Cisco Launches AI Defense to Protect Modern AI
Cisco says that AI Defense will allow enterprises to develop, deploy, and secure AI applications with confidence. It aims to provide an end-to-end set of capabilities that protect the use of modern AI applications, safeguard against AI’s misuse, prevent data leakage, implement access control, and leverage the power of network observability to dynamically protect companies. From an initial look, it is a compelling set of capabilities spanning AI application discovery, runtime security, and model validation.

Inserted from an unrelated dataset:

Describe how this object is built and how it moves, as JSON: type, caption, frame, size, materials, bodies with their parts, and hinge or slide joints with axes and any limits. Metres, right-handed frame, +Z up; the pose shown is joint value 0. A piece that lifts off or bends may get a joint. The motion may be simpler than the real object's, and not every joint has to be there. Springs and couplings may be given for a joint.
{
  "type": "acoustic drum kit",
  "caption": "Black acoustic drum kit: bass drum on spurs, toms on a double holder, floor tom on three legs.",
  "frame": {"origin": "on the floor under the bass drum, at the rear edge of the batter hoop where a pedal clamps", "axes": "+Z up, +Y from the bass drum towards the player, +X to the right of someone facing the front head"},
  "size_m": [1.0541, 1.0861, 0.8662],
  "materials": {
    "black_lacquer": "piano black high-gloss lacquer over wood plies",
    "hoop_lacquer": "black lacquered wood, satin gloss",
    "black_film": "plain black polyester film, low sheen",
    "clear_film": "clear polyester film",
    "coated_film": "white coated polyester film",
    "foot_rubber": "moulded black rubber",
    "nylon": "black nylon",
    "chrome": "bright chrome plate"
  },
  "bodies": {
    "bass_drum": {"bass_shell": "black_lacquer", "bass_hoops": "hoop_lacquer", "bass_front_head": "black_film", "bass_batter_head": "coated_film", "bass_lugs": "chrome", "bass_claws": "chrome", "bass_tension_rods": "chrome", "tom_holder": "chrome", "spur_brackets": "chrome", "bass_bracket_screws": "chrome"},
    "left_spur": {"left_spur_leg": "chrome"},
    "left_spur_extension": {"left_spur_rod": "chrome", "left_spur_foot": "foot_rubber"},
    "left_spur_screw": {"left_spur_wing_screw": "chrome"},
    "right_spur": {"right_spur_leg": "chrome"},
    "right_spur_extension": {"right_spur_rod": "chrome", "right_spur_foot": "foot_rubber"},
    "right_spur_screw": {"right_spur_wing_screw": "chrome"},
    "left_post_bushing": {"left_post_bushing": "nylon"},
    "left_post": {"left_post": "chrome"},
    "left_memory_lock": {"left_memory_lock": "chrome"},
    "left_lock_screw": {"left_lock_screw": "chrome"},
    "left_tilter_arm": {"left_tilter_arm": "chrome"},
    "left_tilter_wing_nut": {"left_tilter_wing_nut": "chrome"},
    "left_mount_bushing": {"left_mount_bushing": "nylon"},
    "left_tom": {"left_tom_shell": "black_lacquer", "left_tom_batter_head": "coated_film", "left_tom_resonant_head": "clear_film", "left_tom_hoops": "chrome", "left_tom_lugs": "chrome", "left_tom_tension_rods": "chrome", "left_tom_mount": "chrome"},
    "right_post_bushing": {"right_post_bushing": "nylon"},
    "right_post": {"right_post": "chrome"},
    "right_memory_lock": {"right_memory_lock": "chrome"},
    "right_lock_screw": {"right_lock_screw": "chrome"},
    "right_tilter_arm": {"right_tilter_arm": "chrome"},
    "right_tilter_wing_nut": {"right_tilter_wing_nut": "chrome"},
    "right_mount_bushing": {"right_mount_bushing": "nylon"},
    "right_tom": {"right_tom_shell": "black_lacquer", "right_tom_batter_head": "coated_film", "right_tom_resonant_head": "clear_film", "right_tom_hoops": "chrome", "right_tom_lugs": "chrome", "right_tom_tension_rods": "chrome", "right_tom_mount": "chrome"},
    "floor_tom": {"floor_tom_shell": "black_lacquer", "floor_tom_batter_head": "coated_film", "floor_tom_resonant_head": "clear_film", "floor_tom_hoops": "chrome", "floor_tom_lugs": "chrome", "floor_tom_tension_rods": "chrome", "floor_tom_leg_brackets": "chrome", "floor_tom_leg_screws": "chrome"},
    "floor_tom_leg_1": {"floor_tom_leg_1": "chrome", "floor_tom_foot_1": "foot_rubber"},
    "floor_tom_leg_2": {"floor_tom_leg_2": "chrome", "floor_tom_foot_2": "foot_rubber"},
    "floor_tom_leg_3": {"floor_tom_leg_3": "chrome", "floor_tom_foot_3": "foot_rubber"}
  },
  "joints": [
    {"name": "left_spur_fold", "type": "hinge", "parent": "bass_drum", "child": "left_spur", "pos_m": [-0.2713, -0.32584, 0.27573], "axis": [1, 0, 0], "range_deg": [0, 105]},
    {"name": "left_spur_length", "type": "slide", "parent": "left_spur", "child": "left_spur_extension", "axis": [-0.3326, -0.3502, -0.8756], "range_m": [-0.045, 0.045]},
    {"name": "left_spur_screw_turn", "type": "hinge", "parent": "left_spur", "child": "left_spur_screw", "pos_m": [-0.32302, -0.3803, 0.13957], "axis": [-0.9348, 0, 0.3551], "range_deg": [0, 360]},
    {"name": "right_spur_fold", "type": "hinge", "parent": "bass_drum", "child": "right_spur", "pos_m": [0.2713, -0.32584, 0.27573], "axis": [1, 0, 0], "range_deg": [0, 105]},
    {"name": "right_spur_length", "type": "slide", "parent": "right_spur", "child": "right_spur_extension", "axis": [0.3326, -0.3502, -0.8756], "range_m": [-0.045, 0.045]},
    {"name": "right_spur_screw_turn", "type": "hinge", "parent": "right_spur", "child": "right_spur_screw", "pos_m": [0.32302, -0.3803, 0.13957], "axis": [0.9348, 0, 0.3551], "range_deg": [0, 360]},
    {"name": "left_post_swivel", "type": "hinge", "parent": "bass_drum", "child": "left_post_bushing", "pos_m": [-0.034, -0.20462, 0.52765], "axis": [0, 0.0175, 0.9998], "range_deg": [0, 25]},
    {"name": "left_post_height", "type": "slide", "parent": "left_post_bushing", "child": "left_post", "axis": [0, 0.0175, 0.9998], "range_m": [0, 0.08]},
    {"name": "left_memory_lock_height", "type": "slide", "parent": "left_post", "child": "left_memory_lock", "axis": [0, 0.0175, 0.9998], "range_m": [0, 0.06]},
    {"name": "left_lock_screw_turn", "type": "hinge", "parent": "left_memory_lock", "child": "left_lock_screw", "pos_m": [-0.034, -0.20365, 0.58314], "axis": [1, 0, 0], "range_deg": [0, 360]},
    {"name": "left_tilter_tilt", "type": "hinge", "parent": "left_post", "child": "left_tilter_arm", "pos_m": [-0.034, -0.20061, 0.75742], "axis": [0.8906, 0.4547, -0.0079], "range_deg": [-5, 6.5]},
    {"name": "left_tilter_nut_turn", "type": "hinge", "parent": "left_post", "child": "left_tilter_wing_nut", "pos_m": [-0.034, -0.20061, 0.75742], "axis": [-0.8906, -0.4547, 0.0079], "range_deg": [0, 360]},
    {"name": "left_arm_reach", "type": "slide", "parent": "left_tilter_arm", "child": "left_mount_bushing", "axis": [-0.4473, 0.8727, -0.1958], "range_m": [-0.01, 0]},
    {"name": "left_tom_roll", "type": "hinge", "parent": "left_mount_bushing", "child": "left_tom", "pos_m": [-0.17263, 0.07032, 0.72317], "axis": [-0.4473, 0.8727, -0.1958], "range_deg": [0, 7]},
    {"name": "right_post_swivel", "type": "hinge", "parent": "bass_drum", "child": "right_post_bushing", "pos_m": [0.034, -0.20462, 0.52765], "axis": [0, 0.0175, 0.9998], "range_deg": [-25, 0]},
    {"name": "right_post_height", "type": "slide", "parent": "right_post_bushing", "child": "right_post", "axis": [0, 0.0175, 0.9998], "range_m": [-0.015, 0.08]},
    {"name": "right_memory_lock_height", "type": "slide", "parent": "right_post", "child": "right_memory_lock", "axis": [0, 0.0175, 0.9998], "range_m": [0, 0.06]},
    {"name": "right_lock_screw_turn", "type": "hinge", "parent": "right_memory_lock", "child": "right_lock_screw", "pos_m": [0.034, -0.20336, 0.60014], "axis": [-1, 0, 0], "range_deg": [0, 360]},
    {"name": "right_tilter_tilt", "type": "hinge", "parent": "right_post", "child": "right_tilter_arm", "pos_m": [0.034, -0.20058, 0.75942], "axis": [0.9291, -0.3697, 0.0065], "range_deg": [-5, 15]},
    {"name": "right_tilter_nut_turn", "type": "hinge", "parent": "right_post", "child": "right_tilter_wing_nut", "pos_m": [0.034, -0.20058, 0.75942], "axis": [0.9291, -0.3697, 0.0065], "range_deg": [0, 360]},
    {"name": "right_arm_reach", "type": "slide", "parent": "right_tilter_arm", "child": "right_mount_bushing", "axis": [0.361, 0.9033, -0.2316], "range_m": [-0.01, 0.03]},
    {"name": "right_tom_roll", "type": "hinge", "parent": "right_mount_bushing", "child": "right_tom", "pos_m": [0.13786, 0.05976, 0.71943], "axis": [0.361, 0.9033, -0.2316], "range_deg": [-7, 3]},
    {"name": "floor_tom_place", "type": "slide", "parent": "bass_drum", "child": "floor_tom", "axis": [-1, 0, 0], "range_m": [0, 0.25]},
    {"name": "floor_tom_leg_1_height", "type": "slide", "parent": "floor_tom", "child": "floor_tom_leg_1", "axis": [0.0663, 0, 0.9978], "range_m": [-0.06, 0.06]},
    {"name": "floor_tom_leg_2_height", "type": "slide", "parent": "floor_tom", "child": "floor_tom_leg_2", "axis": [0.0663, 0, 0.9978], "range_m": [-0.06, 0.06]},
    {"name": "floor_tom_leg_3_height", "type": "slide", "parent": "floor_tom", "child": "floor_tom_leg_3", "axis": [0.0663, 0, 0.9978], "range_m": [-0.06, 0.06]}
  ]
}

To my mind, the model validation aspect is a potential game-changer. Cisco recently acquired Robust Intelligence, a company that specializes in automated AI security tools. Given AI Defense’s announced general availability in March, Cisco is quickly integrating Robust Intelligence’s automated red-teaming capability to enable dynamic guardrail protection. Historically, red-teaming has been a manual, labor-intensive process employing ethical hackers to break organizational security systems to expose vulnerabilities and inadequate security controls. Cisco claims that its automated red-teaming methodology is the first of its kind, and if that is the case it could command a significant advantage in delivering model validation more quickly and at scale. Only time can tell AI Defense’s overall value, but if Cisco can effectively move its customers and prospects into early preview, that could serve as a fast ramp to revenue for AI Defense.

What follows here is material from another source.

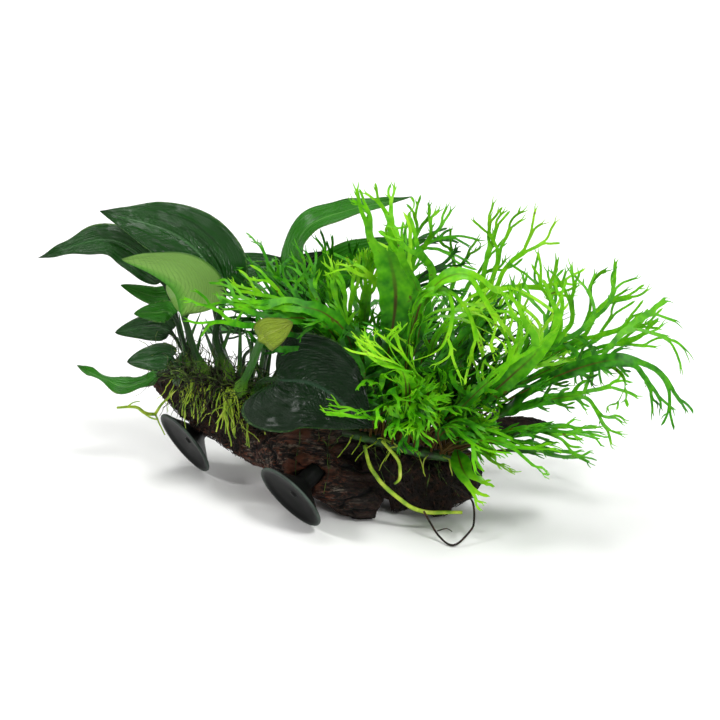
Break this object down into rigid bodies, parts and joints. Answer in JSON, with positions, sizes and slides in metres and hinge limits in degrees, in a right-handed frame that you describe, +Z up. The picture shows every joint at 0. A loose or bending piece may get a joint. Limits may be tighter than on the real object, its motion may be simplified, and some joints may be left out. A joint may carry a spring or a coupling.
{
  "type": "aquarium plants on driftwood",
  "caption": "Branching driftwood log on rubber suction cups, planted with a broad-leaved anubias and a lace-leaved java fern.",
  "frame": {"origin": "on the surface the log rests on, under the middle of the whole plant", "axes": "+X along the log towards the fern, -Y towards the front, +Z up"},
  "size_m": [0.2993, 0.1434, 0.1564],
  "materials": {
    "driftwood": "wet dark red-brown bark with fine fibres",
    "black_rubber": "moulded satin black rubber",
    "anubias_green": "thick glossy dark green leaf with sunken veins",
    "anubias_pale_green": "matte pale underside of a leaf with parallel veins",
    "anubias_olive": "old olive yellow leaf",
    "fern_green": "thin bright green frond with brown midrib",
    "rhizome_green": "smooth fleshy green stem",
    "pale_root": "yellow-green fleshy root",
    "dark_root": "black-brown felt of fine roots"
  },
  "bodies": {
    "root": {"log_trunk": "driftwood", "log_right_limb": "driftwood", "log_front_limb": "driftwood", "log_side_branch": "driftwood", "suction_cup_left": "black_rubber", "suction_cup_front": "black_rubber", "suction_cup_back": "black_rubber", "anubias_rhizome": "rhizome_green", "anubias_far_root": "pale_root", "anubias_root_mat": "dark_root", "anubias_leaf_top": "anubias_green", "anubias_leaf_pale": "anubias_pale_green", "anubias_leaf_far_left": "anubias_green", "anubias_leaf_back": "anubias_green", "anubias_leaf_arching": "anubias_green", "anubias_leaf_dark": "anubias_green", "anubias_leaf_striped": "anubias_green", "anubias_leaf_olive": "anubias_olive", "anubias_leaf_front": "anubias_green", "anubias_leaf_small_1": "anubias_green", "anubias_leaf_small_2": "anubias_green", "anubias_leaf_small_3": "anubias_green", "anubias_leaf_small_4": "anubias_green", "anubias_leaf_small_5": "anubias_green", "anubias_leaf_low_1": "anubias_green", "anubias_leaf_low_2": "anubias_green", "fern_rhizome": "rhizome_green", "fern_root_mat": "dark_root", "fern_long_root": "pale_root", "fern_curled_root": "pale_root", "fern_wire_root": "dark_root", "fern_leaf_01": "fern_green", "fern_leaf_02": "fern_green", "fern_leaf_03": "fern_green", "fern_leaf_04": "fern_green", "fern_leaf_05": "fern_green", "fern_leaf_06": "fern_green", "fern_leaf_07": "fern_green", "fern_leaf_08": "fern_green", "fern_leaf_09": "fern_green", "fern_leaf_10": "fern_green", "fern_leaf_11": "fern_green", "fern_leaf_12": "fern_green", "fern_leaf_13": "fern_green", "fern_leaf_14": "fern_green", "fern_leaf_15": "fern_green", "fern_leaf_16": "fern_green", "fern_leaf_17": "fern_green", "fern_leaf_18": "fern_green", "fern_leaf_19": "fern_green", "fern_leaf_20": "fern_green", "fern_leaf_21": "fern_green", "fern_leaf_22": "fern_green", "fern_leaf_23": "fern_green", "fern_leaf_24": "fern_green", "fern_leaf_25": "fern_green", "fern_leaf_26": "fern_green", "fern_leaf_27": "fern_green"}
  },
  "joints": []
}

Tipping the Scales in Favor of Defenders
Cisco’s AI Summit went a long way toward demonstrating many different business opportunities for Cisco tied to the transformative impact of modern AI within the enterprise. First and foremost, the event was highly educational, bringing industry luminaries together to share developments and lessons learned along the AI journey. It also highlighted Cisco’s capability to serve as a trusted AI advisor, and to provide solutions including AI Defense and the Hypershield security architecture launched last year. I expect that these two solutions may merge over time, but one thing is certain in my mind — Cisco is doubling down on cybersecurity and is tipping the scales in favor of the defenders.